Deep Single Image Camera Calibration by Heatmap Regression to Recover Fisheye Images Under Manhattan World Assumption
Nobuhiko Wakai, Satoshi Sato, Yasunori Ishii, Takayoshi Yamashita
TL;DR
This work tackles single-image camera calibration for fisheye images in a Manhattan world. It introduces a heatmap-based vanishing-point estimator (VP/ADP) coupled with a distortion estimator to recover rotation and remove distortion from a single distorted image. The ADPs, arranged with octahedral symmetry to achieve 3D spatial uniformity, compensate for scarce vanishing points, enabling robust extrinsic/intrinsic estimation. Across large outdoor datasets and off-the-shelf cameras, the approach outperforms geometry-based and previous learning-based methods in rotation accuracy and reprojection error, while delivering consistent image recovery. The method promises robust, camera-parameter-free calibration for perception tasks in urban environments, with potential extensions to indoor scenes and multi-view inputs.
Abstract
A Manhattan world lying along cuboid buildings is useful for camera angle estimation.
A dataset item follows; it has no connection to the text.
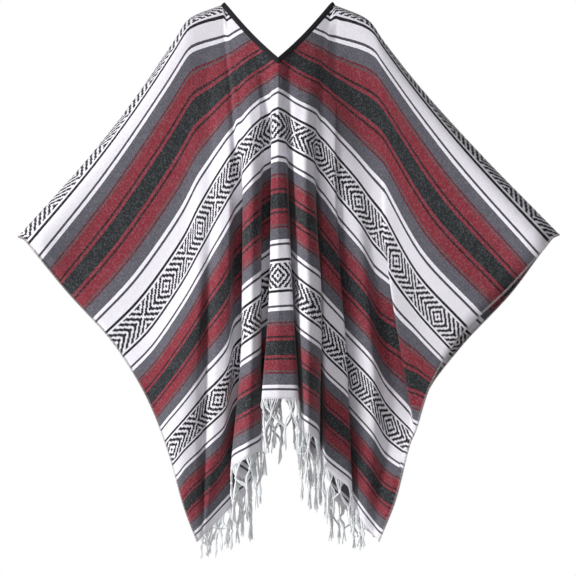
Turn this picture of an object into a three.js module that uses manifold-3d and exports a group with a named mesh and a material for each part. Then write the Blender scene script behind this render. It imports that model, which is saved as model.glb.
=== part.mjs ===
// A Mexican serape poncho as it hangs on a wearer: one length of striped cloth over the shoulders
// and arms, a lengthwise slit for the head bound in black tape, and knotted fringe at both ends.
// Millimetres, +Z up, the front faces -Y. The origin lies on the shoulder line at the neck.
import * as THREE from "three";
import Module from "manifold-3d";

const wasm = await Module();
wasm.setup();     // the booleans that cut one piece clear of another

// ---- the cut of the cloth -------------------------------------------------------------------
const HALF_LENGTH = 867;       // shoulder line to the end of the weave
const SLIT = 180;              // the neck slit, each way from the shoulder line
const CLOTH = 2;               // thickness of the weave
const SEAM_GAP = 0.3;          // pieces that touch stay this far apart
const TAPE_WIDTH = 8;
const TAPE_THICKNESS = 3;
const FRINGE_REACH = 105;
const FRINGE_THICKNESS = 3;
const SLIT_SAG = 6;            // how far the middle of the slit's edge sags below a straight line
const WOVEN_RED = 0x8a3440;
const TAPE_BLACK = 0x15151a;
const FRINGE_WHITE = 0xe6e3e2;

// How the cloth rounds over the arm, as shares of the arm's half width: down the cloth from the
// shoulder line, out from the arm's middle, and the drop.
const ARM_HALF_WIDTH = 34;
const ARM_BEND = [
  { down: 0.5, out: 0.46, drop: 0.12 },
  { down: 1.4, out: 1, drop: 0.8 },
];
// Beside the neck it rounds by this share, to run on smoothly from the edge of the slit, and in
// full from this far along the shoulder line.
const NECK_ROUNDING = 0.45;
const FULL_ROUNDING_AT = 72;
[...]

However, accurate and robust angle estimation from fisheye images in the Manhattan world has remained an open challenge because general scene images tend to lack constraints such as lines, arcs, and vanishing points. To achieve higher accuracy and robustness, we propose a learning-based calibration method that uses heatmap regression, which is similar to pose estimation using keypoints, to detect the directions of labeled image coordinates. Simultaneously, our two estimators recover the rotation and remove fisheye distortion by remapping from a general scene image. Without considering vanishing-point constraints, we find that additional points for learning-based methods can be defined. To compensate for the lack of vanishing points in images, we introduce auxiliary diagonal points that have the optimal 3D arrangement of spatial uniformity. Extensive experiments demonstrated that our method outperforms conventional methods on large-scale datasets and with off-the-shelf cameras.